**Task description**. Copy all the material below, exactly as it stands.

**Information shown**.
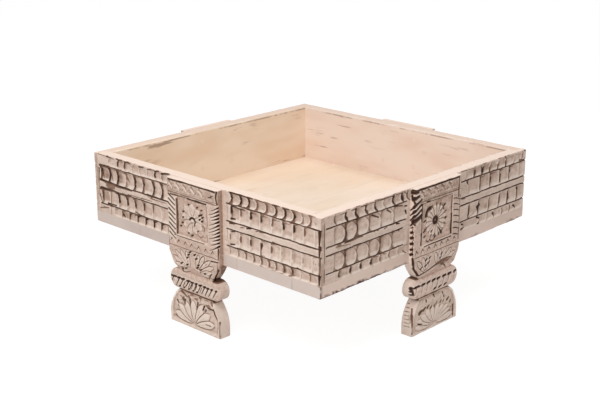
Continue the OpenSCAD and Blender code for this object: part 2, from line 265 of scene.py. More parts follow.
FRONT_RIGHT = (
    ("open", 9, 13, -1.3, 1.2, (89, 112, 132, 152, 175, 197, 218, 239, 259, 276),
     (100, 100, 100, 80, 85, 90, 95, 95, 55, 70)),
    ("tick", 0, 0, -0.25, 1, (87, 111, 135, 161, 188, 213, 238, 262, 287),
     (100, 70, 100, 85, 75, 95, 95, 70, 30)),
    ("tick", 0, 2, -0.4, 0.75, (84, 110, 135, 161, 185, 210, 234, 259, 282),
     (50, 80, 80, 100, 75, 40, 40, 40, 35)),
    ("base", 8, 9, -0.7, 1.2, (84, 105, 124, 143, 162, 180, 197, 216, 235, 256, 276),
     (40, 65, 75, 70, 80, 80, 75, 90, 90, 40, 60)),
)
RIGHT_NEAR = (
    ("open", -4, -9, -1.4, 0.9, (-269, -242, -217, -191, -167, -142, -119, -95, -79),
     (60, 100, 100, 90, 100, 45, 100, 100, 80)),
    ("full-wedge", 15, 10, -1.3, 1.2, (-268, -240, -211, -179, -148, -113),
     (40, 100, 100, 70, 50, 50)),
    ("full-wedge", 15, 10, -1.3, 1.2, (-268, -241, -210, -179, -150, -117),
     (50, 95, 70, 65, 100, 70)),
    ("base", -4, -5, -0.7, 1.1, (-257, -229, -202, -175, -150, -125, -100),
     (75, 80, 85, 85, 65, 70, 35)),
)
RIGHT_FAR = (
    ("open", 0, 9, -1.4, 0.5, (99, 126, 152, 177, 204, 231, 259, 285),
     (30, 75, 100, 65, 70, 70, 40, 50)),
    ("full-hook", -11, -6, -0.9, 1.2, (107, 143, 176, 209, 241, 277),
     (20, 85, 85, 90, 90, 30)),
    ("full", -2, 3, -1.1, 0.9, (109, 141, 176, 210, 239, 272),
     (95, 100, 75, 75, 95, 85)),
    ("base", 4, 6, -1, 0.9, (95, 146, 173, 197, 223, 249, 269),
     (30, 40, 30, 40, 60, 60, 30)),
)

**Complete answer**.
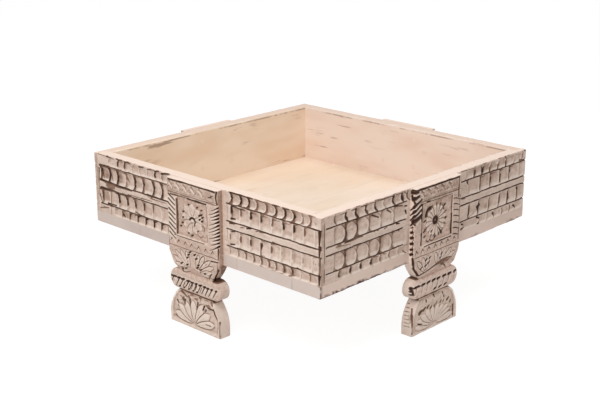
Continue the OpenSCAD and Blender code for this object: part 2, from line 265 of scene.py. More parts follow.
FRONT_RIGHT = (
    ("open", 9, 13, -1.3, 1.2, (89, 112, 132, 152, 175, 197, 218, 239, 259, 276),
     (100, 100, 100, 80, 85, 90, 95, 95, 55, 70)),
    ("tick", 0, 0, -0.25, 1, (87, 111, 135, 161, 188, 213, 238, 262, 287),
     (100, 70, 100, 85, 75, 95, 95, 70, 30)),
    ("tick", 0, 2, -0.4, 0.75, (84, 110, 135, 161, 185, 210, 234, 259, 282),
     (50, 80, 80, 100, 75, 40, 40, 40, 35)),
    ("base", 8, 9, -0.7, 1.2, (84, 105, 124, 143, 162, 180, 197, 216, 235, 256, 276),
     (40, 65, 75, 70, 80, 80, 75, 90, 90, 40, 60)),
)
RIGHT_NEAR = (
    ("open", -4, -9, -1.4, 0.9, (-269, -242, -217, -191, -167, -142, -119, -95, -79),
     (60, 100, 100, 90, 100, 45, 100, 100, 80)),
    ("full-wedge", 15, 10, -1.3, 1.2, (-268, -240, -211, -179, -148, -113),
     (40, 100, 100, 70, 50, 50)),
    ("full-wedge", 15, 10, -1.3, 1.2, (-268, -241, -210, -179, -150, -117),
     (50, 95, 70, 65, 100, 70)),
    ("base", -4, -5, -0.7, 1.1, (-257, -229, -202, -175, -150, -125, -100),
     (75, 80, 85, 85, 65, 70, 35)),
)
RIGHT_FAR = (
    ("open", 0, 9, -1.4, 0.5, (99, 126, 152, 177, 204, 231, 259, 285),
     (30, 75, 100, 65, 70, 70, 40, 50)),
    ("full-hook", -11, -6, -0.9, 1.2, (107, 143, 176, 209, 241, 277),
     (20, 85, 85, 90, 90, 30)),
    ("full", -2, 3, -1.1, 0.9, (109, 141, 176, 210, 239, 272),
     (95, 100, 75, 75, 95, 85)),
    ("base", 4, 6, -1, 0.9, (95, 146, 173, 197, 223, 249, 269),
     (30, 40, 30, 40, 60, 60, 30)),
)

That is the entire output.